I suddenly was walking purposeful with a steadfast gaze to the front, to the side and to the rear.  I was on high alert.

What changed? Xena and I had been aimlessly wandering around on familiar territory.  Suddenly, I was made aware of a potential danger that could come from any direction. I armed myself and prepared for battle.

Thankfully, we never saw the coyote and made it home safely. I was able to drop my weapon when I got into my neighborhood.

I started thinking about my response to the perceived danger.  I was going to protect myself and my beloved dog.  I was hyper-aware of my surroundings and I wanted to get to the safety of home as soon as possible.
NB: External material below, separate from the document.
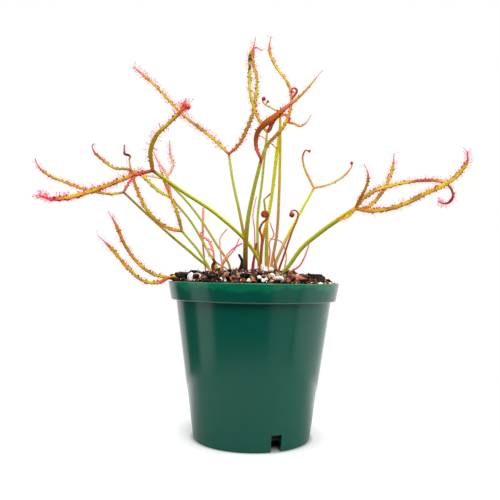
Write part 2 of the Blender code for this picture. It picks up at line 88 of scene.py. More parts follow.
LEAVES = {
    "leaf_left_long": Leaf((5, -3), (1, 1), "moss moss lime moss rust",
        [(2, -4, 104), (-20, -13, 127), (-42, -21, 141), (-57, -25, 151)], [
        Arm((1.05, 1.05, 1, 1.5), 1.2, "olive gold gold amber coral", 5.2, 2.6,
            [(-58, -27, 162), (-55, -29, 169), (-47, -33, 176), (-41, -37, 180.6), (-38.6, -40, 181.8),
            (-36.6, -41, 182.4)], knob=1.7),
        Arm(1.1, 0.9, "coral amber coral", 9, 2.6,
            [(-39.5, -39, 182.4), (-38.6, -40, 184)], start=(-41.5, -37, 180)),
        Arm((1.15, 1.3, 1.45, 1.4, 1.15), 0.4,
            "rust russet gold olive amber gold amber gold amber crimson crimson", 7.4, 2.4,
            [(-68, -25, 148), (-83, -24, 142), (-95, -23, 138), (-106, -22, 135.2), (-115, -21, 134.9),
            (-121.6, -20, 137.2)]),
    ]),
    "leaf_back_tall": Leaf((-5, 8), (0.95, 0.75), "rust rust olive moss moss rust",
        [(-6, 10, 115), (-9, 14, 131), (-14, 20, 153), (-17, 25, 171)], [
        Arm(0.9, 0.3, "gold gold olive gold gold gold amber crimson", 5.4, 2.5,
            [(-27, 28, 181), (-48, 32, 198), (-69, 36, 220), (-82, 38, 231)]),
        Arm((0.95, 0.95, 0.8, 0.75, 0.7), 0.18, "russet olive gold lime gold amber crimson", 4.6, 2.1,
            [(-11, 26, 177), (-6, 27, 187), (-1, 28, 203), (0, 29, 222), (-3, 30, 236), (-1, 30, 249)]),
    ]),
    "leaf_front_tall": Leaf((-5, -8), (1.5, 1), "dead dead olive moss moss moss rust",
        [(-5, -11, 111), (-4, -14, 125), (-1, -17, 142), (3, -20, 159)], [
        Arm((0.8, 1.1, 1.3, 1.6, 1.5, 1, 0.65, 0.5, 0.35), 0.14,
            "coral russet russet russet russet russet coral amber amber gold coral", 1.7, 1.6,
            [(0, -22, 166), (0, -24, 171), (14, -31, 184), (24, -34, 192), (35, -36, 205)]),
        Arm(0.85, 0.2, "moss olive olive gold amber tan tan gold lime gold amber coral", 2.8, 1.7,
            [(6, -18, 167), (16, -15, 180), (20, -12, 196), (19, -10, 204), (10, -8, 218), (7, -6, 228),
            (8, -5, 236)]),
        Arm(0.72, 0.5, "rust rust crimson", 0, 0.9,
            [(21.7, -12, 198.2), (22.8, -12, 199.8)], curl=(1.8, 0.9, 0.9, 1), start=(20, -12, 196)),
        # This flap lies in the shade of the arm above it. The blush among its colours is painted light that
        # brightens it against that shade.
        Arm((1.1, 1.5, 1.5), 1.1, "coral coral blush coral coral", 1.4, 1.5,
            [(9.4, -27, 179.8), (8.1, -27, 177.4), (7.5, -26, 175.1),
            (6.2, -25, 173.8)], start=(12.9, -28.5, 182.8)),
    ]),
    "leaf_middle_hooked": Leaf((3, 7), (0.8, 0.7), "coral moss moss gold",
        [(2, 8, 115), (2, 10, 131), (4, 12, 149), (6, 14, 172), (7, 15, 183)], [
        Arm(0.95, 0.25, "moss gold lime lime gold crimson", 4.6, 1.9,
            [(0, 17, 195), (-4, 18, 209), (-4.5, 19, 226), (-4, 19, 234), (-1, 19, 238), (3, 19, 236)]),
    ]),
    "leaf_middle_short": Leaf((4, 2), (0.9, 1.1), "crimson rust russet lime lime lime gold",
        [(4.6, 2, 112), (8.6, 3, 132), (13.2, 5, 171.7)], [
        Arm(0.6, 0.35, "gold amber", 0.4, 0.7, [(11.9, 4, 171.3), (10, 3, 172.8), (3, 1, 177.3)]),
        Arm(0.75, 0.4, "gold amber", 0.4, 0.7, [(13.6, 6, 176), (14.3, 8, 181), (14.6, 9, 190)]),
    ]),
    "leaf_middle_tall": Leaf((10, -5), (0.9, 0.75), "tan tan tan gold gold amber",
        [(13, -6, 118), (14, -7, 144), (14.2, -7, 166), (13.9, -7, 187)], [
        Arm(0.5, 0.4, "gold gold crimson", 0.5, 0.7,
            [(12, -8, 190), (8.4, -9, 191.6), (3.8, -10, 194.4), (3.3, -10, 195.4),
            (4.1, -10, 196.6)], knob=1.25),
        Arm(0.8, 0.2, "crimson crimson amber amber coral", 2, 1,
            [(16, -7, 188.4), (18.2, -8, 187), (19.4, -9, 183), (21.4, -9, 182.8), (25.6, -11, 180.6),
            (28, -12, 181.7), (31.5, -14, 186.5)]),
        Arm(0.4, 0.35, "amber russet", 0.4, 0.6, [(6.5, -10, 195)], start=(5.4, -10, 193.5), knob=0.85),
    ]),
    "leaf_folded": Leaf((8, 12), (1.5, 0.65), "olive moss moss moss",
        [(7.7, 13, 110), (7.6, 14, 125), (5.7, 15, 141)], [
        Arm(0.5, 0.28, "rust crimson", 0.6, 0.7, [(10, 16, 145.2), (12.5, 17, 150.4)]),
    ]),
    "leaf_right_upright": Leaf((12, 5), (1.05, 0.7), "tan tan tan lime lime lime amber",
        [(18, 8, 113), (26, 11, 129), (36.6, 15, 148.6)], [
        Arm(0.65, 0.4, "amber amber gold amber russet crimson", 0.5, 0.8,
            [(34, 16, 154), (30, 17, 164), (29.6, 17, 169), (31.4, 16, 172.3),
            (33.4, 15, 171.6)], knob=0.95),
        Arm(0.65, 0.35, "amber gold gold amber amber crimson", 0.5, 0.8,
            [(43, 15, 150), (50, 16, 153), (58, 17, 159.5), (60.4, 17, 163.6), (60.2, 17, 165)], knob=1),
    ]),
    "leaf_right_long": Leaf((17.2, -6), (1.1, 1.35), "moss moss moss moss moss amber",
        [(20.6, -6.7, 100.3), (27.4, -8, 110), (38.8, -10, 120), (57, -14, 133)], [
        Arm(1.2, 0.36, "amber gold olive gold olive gold gold gold gold amber crimson", 5, 2,
            [(66, -13, 132), (75, -12, 133), (99, -6, 143), (123, 2, 158), (128, 4, 166), (128, 5, 171)]),
        Arm(1.05, 0.36, "moss olive gold gold gold rust rust gold russet crimson crimson", 5, 2,
            [(62.1, -13, 139.3), (68.4, -10, 143.5), (75.9, -6, 146.7), (85, -3, 149.4), (93.4, 0, 151.3),
            (102.8, 3, 152.6), (108.9, 6, 153.1), (116, 9, 152.2), (120.6, 11, 148.6), (121.9, 12, 144.4),
            (120, 13, 140.9), (116.5, 13, 140), (113, 13, 141.3)]),
        Arm(0.75, 0.2, "amber amber gold amber coral", 2.2, 1.7,
            [(59.3, -19, 138.5), (61.1, -22, 142.9), (62.3, -24, 147.5), (62.1, -25, 150.9),
            (59.8, -26, 156.2)]),
        Arm(0.95, 0.25, "olive gold olive gold gold coral", 4, 1.8,
            [(62.1, -13, 133.1), (67.2, -8, 135.9), (72.4, -3, 140.7), (76.4, 0, 145.9), (80.9, 3, 154.6),
            (83.3, 5, 161.9), (83.9, 6, 169.1)]),
        Arm(1.1, 0.45, "olive gold amber", 2.4, 1.4, [(52, -21, 128), (46, -28, 124.5)]),
    ]),
    "leaf_left_bushy": Leaf((-26, 1), (0.75, 0.72), "moss moss moss olive", [(-32, 4, 106), (-44, 9, 120)], [
        Arm(0.85, 0.3, "olive gold amber russet blush", 4, 1.6,
            [(-48, 10, 133), (-53, 11, 144), (-60, 12, 162)]),
        Arm(0.95, 0.35, "amber olive gold amber russet tan", 3.6, 1.8,
            [(-52, 9, 121.5), (-58, 9, 125), (-66, 10, 133), (-71, 11, 142), (-76.6, 12, 157.5),
            (-78.2, 13, 164.6)]),
        Arm((0.45, 0.65, 0.7, 0.5), 0.35, "russet dead dead crimson", 3, 0.9,
            [(-77.6, 13, 166.2), (-79, 13, 167), (-80.9, 13, 167.5), (-81.4, 14, 170.2),
            (-81.5, 14, 173.4)], start=(-78.2, 13, 164)),
    ]),
    "leaf_left_wide": Leaf((-26, 7), (0.85, 0.75), "moss moss olive rust",
        [(-36, 10, 105), (-49, 14, 115.5), (-69, 19, 132.5), (-83, 22, 145)], [
        Arm(0.85, 0.25, "gold olive amber gold amber crimson", 4, 2,
            [(-88, 21, 143.8), (-98, 17, 143.9), (-106.4, 14, 145.6), (-117.7, 10, 149.5),
            (-126.8, 5, 153.5), (-131.3, 2, 159), (-131.7, 1, 161.5)]),
        Arm(0.8, 0.45, "coral", 3, 1.6, [(-81, 30, 153), (-78, 35, 160)]),
    ]),
    "leaf_left_yellow": Leaf((-22, 13), (0.78, 0.68), "moss lime moss moss gold",
        [(-30, 16, 111), (-40, 20, 127), (-53, 24, 142)], [
        Arm(0.9, 0.25, "lime lime gold olive gold russet crimson", 2.8, 1.4,
            [(-62, 24, 147), (-72, 23, 156), (-82, 24, 160), (-89.5, 23, 160.4), (-96.6, 22, 165.3),
            (-102.8, 21, 171.7), (-103.1, 20, 173.9), (-101.6, 20, 175.2)]),
        Arm(0.65, 0.28, "blush coral", 2.4, 1.4, [(-57, 29, 157), (-64, 33, 168), (-67, 35, 174)]),
    ]),
    "leaf_left_inner": Leaf((-14, 7), (0.75, 0.68), "olive moss moss moss",
        [(-24, 10, 114), (-40, 15, 136.5), (-56, 18, 153)], [
        Arm(0.65, 0.3, "straw gold", 2, 1.4, [(-61, 18, 154), (-67, 18, 155), (-72, 18, 156)]),
        Arm(0.65, 0.25, "straw blush coral", 4, 1.8, [(-52, 21, 163), (-54, 23, 169), (-55, 25, 179)]),
    ]),
    "leaf_over_rim": Leaf((-34, -9), (0.85, 0.95), "olive olive gold russet",
        [(-37, -10, 94.6), (-42, -13, 93.2), (-48, -16, 91.8)], [
        Arm((0.95, 0.85, 0.75), 0.16, "gold olive gold amber olive amber amber crimson", 4.4, 1.7,
            [(-57, -18, 94), (-65, -20, 100), (-71, -22, 108), (-78, -24, 123), (-81, -25, 128)]),
        Arm((0.95, 0.85, 0.75), 0.16, "russet gold olive gold amber gold amber crimson", 4.4, 1.7,
            [(-54, -21, 89), (-61, -24, 90), (-68, -27, 96), (-78, -31, 108), (-84, -34, 114)]),
    ]),
    "fiddlehead_left": Leaf((3, -13), (0.65, 0.62), "dead rust rust rust rust",
        [(4, -13, 110), (4, -13, 116.5), (2.9, -13, 120), (4.4, -14, 123.8), (6.9, -14, 126.4),
        (7.4, -14, 128)], curl=(2, 0.5, 1.75, 1)),
    "fiddlehead_right": Leaf((14, -13), (0.7, 0.45), "rust russet rust",
        [(17, -14, 106), (21.5, -16, 120), (24.3, -16, 127.6)], curl=(3, 0.7, 0.75, 1), knob=1.6),
    "young_leaf_pink": Leaf((-23, -3), (0.6, 0.6), "rust blush blush", [(-24, -3, 108)], [
        Arm(0.75, 0.35, "blush coral", 2, 1, [(-27, -2, 114), (-32, -1, 118), (-30, 0, 120)]),
        Arm(0.55, 0.3, "blush coral", 0.6, 0.9, [(-27, -6, 109), (-26, -8, 104)]),
    ]),
    "young_leaf_left": Leaf((-18, -8), (0.6, 0.3), "moss blush coral",
        [(-20, -7, 111), (-20, -6, 115), (-16, -5, 121)]),
    "young_leaf_bent": Leaf((-20, 4), (0.6, 0.3), "rust coral coral",
        [(-16, 4, 104), (-12, 5, 109), (-9, 6, 116)]),
    "young_leaf_red": Leaf((-19, -13), (0.6, 0.35), "rust tan straw crimson crimson",
        [(-17, -14, 103), (-12, -14, 109), (-7, -14, 112)]),
    "young_leaf_far": Leaf((-30, 20), (0.5, 0.8), "moss blush blush straw",
        [(-32, 21, 112), (-32.4, 21, 124), (-32.4, 22, 136)]),
    "young_leaf_hooked": Leaf((8, -11), (0.55, 0.28), "blush coral blush",
        [(9, -10, 108), (8.6, -10, 113), (11.2, -10, 117.5), (10, -11, 121), (8.6, -11, 125)]),
    "young_leaf_pale": Leaf((18, 1), (0.6, 0.35), "tan straw straw",
        [(19, 1, 107), (16, 0, 114), (9, -1, 116)]),
    "young_leaf_right": Leaf((20, -12), (0.6, 0.35), "tan coral coral",
        [(26, -14, 100), (29, -15, 106), (31, -15, 112)]),
    "young_leaf_back": Leaf((0, 15), (0.6, 0.3), "moss blush coral",
        [(0, 16, 123), (-1, 17, 131), (1, 18, 143)]),
    "stalk_red": Leaf((-1, 0), (0.85, 0.65), "crimson rust", [(0, 0, 104), (1.4, 0, 113)]),
    "stalk_tan": Leaf((14, 1), (0.7, 0.5), "tan", [(12, 0, 104), (12, -1, 111)]),
    "stalk_dead": Leaf((-8, -1), (1.6, 0.7), "dead", [(-7, -1, 102), (-9, 0, 106)]),
    "stalk_dead_left": Leaf((-23, -11), (1.2, 0.9), "rust dead",
        [(-23.6, -11, 99.5), (-22.6, -11, 101.4), (-23.9, -11, 103)], [
        Arm(0.5, 0.36, "rust russet rust", 0, 0, [(-21, -11, 100.4), (-17.5, -11, 98.6), (-14, -11, 96)]),
    ]),
}
LEAF_SLOTS = {
    "leaf_green": "moss", "leaf_gold": "lime gold amber", "leaf_olive": "olive", "leaf_dead": "dead",
    "leaf_rust": "rust russet crimson", "leaf_pink": "blush coral", "leaf_tan": "tan straw",
}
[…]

As a Christian, I have a real enemy. He is always lurking nearby – prowling and waiting to devour me. Why am I not as vigilant with that enemy as I was with something that turned out to be nothing?

Most of my life I have spent wondering around without awareness of him and his intent on limiting me and my purpose in life.  He has attacked me with lies, busyness, loneliness, depression, and the biggest one of all – FEAR. All of which is to make me ineffective in living out my purpose – which is to reflect Christ and point people to Him.

Well, today starts a new chapter.  I am done procrastinating and listening to the lies.  I am done thinking that I can make no difference to anyone with my words. I am done thinking and thinking and thinking about writing and not writing. I am blogging with a purpose.  I am living out what I am called to do.

Beware, devil.  I know you are out there.  I am prepared.  And by the way, I know the final outcome.